All across the country we're busy trying to improve American education. How? By applying the techniques commonly used by American business management --frequent evaluations to find out who is doing a poor job, career ladders and merit pay to reward the productive worker and easier dismissal for the weak and incompetent. But will it work? Does it work in the private sector?

There's no question that attracting and retaining high quality teachers is indeed very important. If you don't have competent people, nothing is going to help. But even with them, will schools improve if they're managed the same way American business has traditionally been managed -- by a sort of carrot-and-stick approach to employees? Before we impose this system on American schools, shouldn't we at least listen to the critics who say that this type of management is what has made American industry a failure in comparison with our Japanese counterparts?

For over a quarter of a century, W. Edwards Deming told American business that unless it changed its approach to productivity and quality, the economy would be destroyed. Unfortunately no one was listening. Deming had gone to Japan in 1950, invited the 45 top industrialists to come to a meeting and told them about his methods of producing high-quality goods at a lower cost. The story of "Deming's Way" is told in an article under the title by Myron Tribus in the Spring 1983 issue of New Management, a quarterly publication of the Graduate School of Business Administration at the University of Southern California. Tribus is director of the Center for Advanced Engineering Study at M.I. T. and formerly vice president for research and engineering at Xerox as well as Assistant Secretary of Commerce for science and technology.

Within six weeks of Deming's visit, Tribus writes, "some of the industrialists reported productivity gains of as much as 30% without purchasing any new equipment." Since then Japan has become a proving ground. But in spite of the fact that Deming's way has worked, "American managers travel to Japan, marvel at the behavior of factory workers, and conclude that it is something that is inherent in Japanese culture. The mangers thus come home convinced that it is not their fault. They blame their problems on the American workers, on taxes, on regulation, on the decay of society -- in short, on anything except their own managerial philosophies .... They do not realize that Deming has developed an entirely new concept of how to manage systems of machines and people."

What are the different approaches? The American manager aims to "run the company as profitably as he can and to expand its business .... The American idea of a good manager is one who sets up a system, directs the work through subordinates and, by making crisp and unambiguous assignments, develops s set of standards of performance of his employees. He sets goals and production targets for his people. He rates the employees as objectively as he can. He identifies poor performers and gives them further education to meet standards, or he replaces them. He hopes thereby to create the most efficient system possible."

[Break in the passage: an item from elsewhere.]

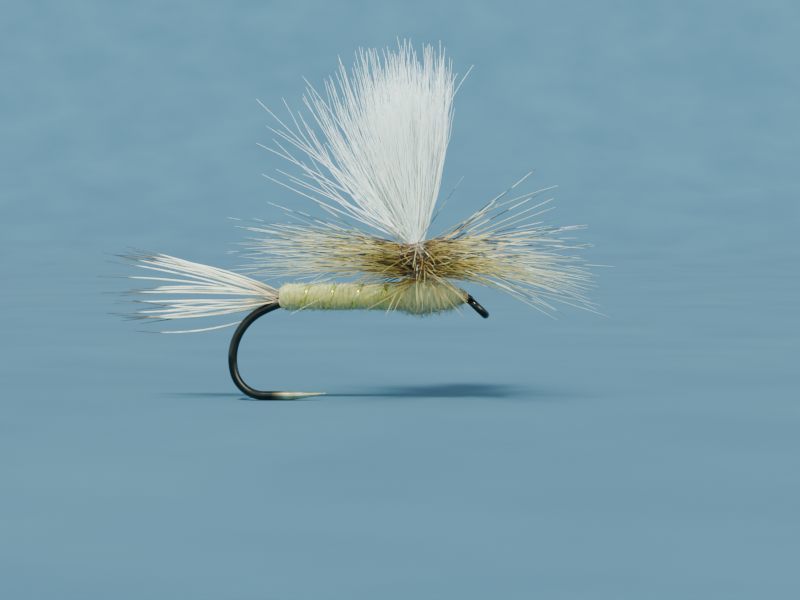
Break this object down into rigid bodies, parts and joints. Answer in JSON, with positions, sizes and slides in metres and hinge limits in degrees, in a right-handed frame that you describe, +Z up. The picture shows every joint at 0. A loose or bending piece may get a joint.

By contrast, the manager who follows Deming's way "sees his job as providing consistency and continuity of purpose for his organization, and seeking ever-more-efficient ways to achieve this purpose. For him, making a profit is necessary for survival, but is by no means the main purpose. The basic purpose of his organization is to provide the best and least-cost [product] for his customers, and continuity of employment for his workers. He does not view the concepts of 'best' and 'least cost' as contradictory."

This manager, writes Tribus, "believes that he and the workers have a natural division of labor: They are responsible for doing the work within the system, and he is responsible for improving the system. He realizes that the potentials for improving the system are never ending, so he does not call upon consultants to teach him how to design the 'best' system. He knows that doesn't exist. Any system can be continuously improved. And the only people who really know where the potentials for improvement lie are the workers themselves."

Tribus notes that under the Deming approach, everyone in the system is involved in studying it and proposing how to improve it, each person spending about 5% of the time doing this. He writes: "The employees will then view the setting of work standards as a dumb idea, since it inhibits their ability to improve the system. They will not need to 'manage by objectives' because they will be engaged in constantly redefining their objectives themselves, and recording the performance of the system." And, most important, workers and manager alike "will find that, in most systems, 80 to 85 % of problems are with the system and 15 to 20 % are with the worker. This is an important fact to understand, for it frees workers to speak out without fear, a quality which the Deming manager assiduously cultivates.

"Under Deming's Way, the manager understands that he needs the workers not only to do work, but to improve the system. Thus he will not regard them simply as flesh and blood robots, but as thinking, creative human beings. No one will have to teach him to be nice to people. He will not try to motivate with empty slogans -- such as 'Zero Defects!' because workers will be measuring and counting the defects themselves, and helping to remove them. He will not ask them to sign pledges to be polite to customers. Nor will he select the 'Polite Trucker of the Week' award. Instead, he and they will study the records of repeat orders and ask what they can do to improve the statistics."

Deming's way of management and the Japanese success with it over more than 30 years demonstrate that improving systems improves quality, even with an existing work force and existing equipment. Will American schools adopt the old American business model of train-evaluate-reward-punish ... or will they take the path that's enabled the Japanese to swamp their American competitors? Nobody knows, and nothing's guaranteed. Here's how Tribus described how Deming must have felt over the quarter of a century that U.S. industry ignored his warnings: "The ultimate curse is to be a passenger on a large ship, to know that the ship is going to sink, to know precisely what to do to prevent it, and to realize that no one will listen!"